WALHI Jambi

$12,500 to support farmers groups in 5 villages in Jambi Province engaged in conflict resolution processes with pulp and paper companies to document land tenure history, perform participatory mapping of conflicts, hold village discussions and trainings (legal, rights and conflict resolution) and coordinate with and pressure company and government officials to resolve conflicts and recognize land rights.

Grassroots Consulting

$5,000 to support work with Indigenous Dayak communities in Sarawak, one of last frontier areas for palm oil expansion left in Malaysia and a critical ecological area due to forests and peatlands, with an action plan and framework towards achieving a mediated resolution to return native customary lands back to community ownership.

Associação das Comunidades Montanha e Mangabal

$4,000 to support descendants of migrant rubber tappers, the river-dwellers of Montanha-Mangabal, along with Indigenous groups in the Tapajós region of the Brazilian Amazon (including Munduruku, Kaxuyana, Tiriyó, Xeréu, Wai Wai, Txikyana, and Apiaká peoples) holding an assembly regarding their collective territorial auto-demarcation processes and to discuss other shared priorities to protect their traditional territories.

Hutan Kita Institute (HaKI)

$10,500 to support efforts to monitor major pulp and paper companies’ implementation of social and environmental commitments in Sumatra, Indonesia. The specific focus is to review concessions that are currently non-active and/or held by small companies, which collectively cover huge areas and are likely targets for expanded operations due to wood supply shortages.

Wahana Lingkungan Hidup Indonesia Sulawesi Selatan (WALHI Sulsel)

$5,000 to support documenting traditional practices and local wisdom and conducting participatory mapping in South Sulawesi, Indonesia as part of the Last Forest campaign and land rights initiative in 6 key regions of critical forest areas throughout the country where large blocks of rainforest have been well-managed by Indigenous communities but are now under threat of mining, palm oil, and pulp and paper plantations.

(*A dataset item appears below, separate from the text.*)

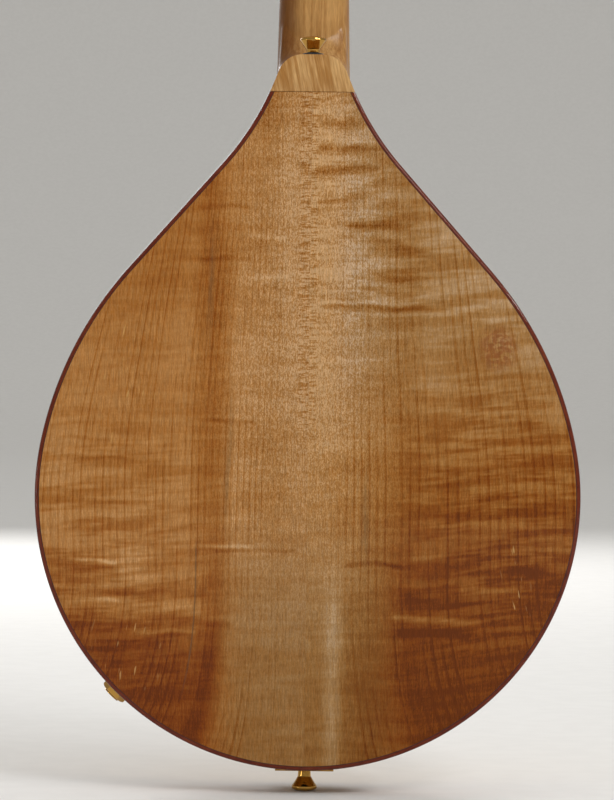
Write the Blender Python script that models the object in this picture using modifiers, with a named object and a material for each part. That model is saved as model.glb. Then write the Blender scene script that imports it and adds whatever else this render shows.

Confederacion de Nacionalidades Indigenas de la Amazonia Ecuatoriana (CONFENIAE)

$2,500 to support an Amazonian Women’s Congress and March for International Women’s Day. These activities provided an opportunity to refine strategies for protection of Indigenous territories and to prioritize sustainable alternatives to meet local needs in alignment with the vision of Indigenous women leaders who are steadfast in their demands for no industrial extraction within their communities’ traditional territories.

Defensa y Conservación Ecológica de Intag (DECOIN)

$2,500 to support a mobilization to Ecuador’s capital city of Quito by communities impacted by large-scale mines. This mobilization sought to revoke illegally granted concessions with primary participation coming from the Intag area in the northwest of the country which is home to a biologically diverse and unique cloud forest ecosystem. Intag communities have stopped two previous attempts by multinational mining companies to develop a major open-pit copper mine and are currently fighting to do so again.

Minnesotans for Pipeline Cleanup

$2,500 to support rural community efforts in Minnesota to stop a new tar sands pipeline from Enbridge, Inc. that would traverse over 1,000 miles from Hardisty, Alberta to Superior, Wisconsin, transporting an average of 760,000 barrels of crude oil from the Alberta tar sands each day, as well as pressuring Enbridge to decommission an existing pipeline it plans to abandon and to remediate the soil and water contamination left behind.

BOLD Nebraska

$1,500 to support a project to install solar panels in 3 sites on the land of local landowners opposed to TransCanada’s proposed Keystone XL pipeline that will be connected to Nebraska’s power grid, generating clean, renewable energy for the state — as opposed to a risky pipeline that would provide little benefit to Nebraskans and threaten farms and ranches and put at risk the critical Ogallala Aquifer and sacred Indigenous sites like the Ponca Trail of Tears.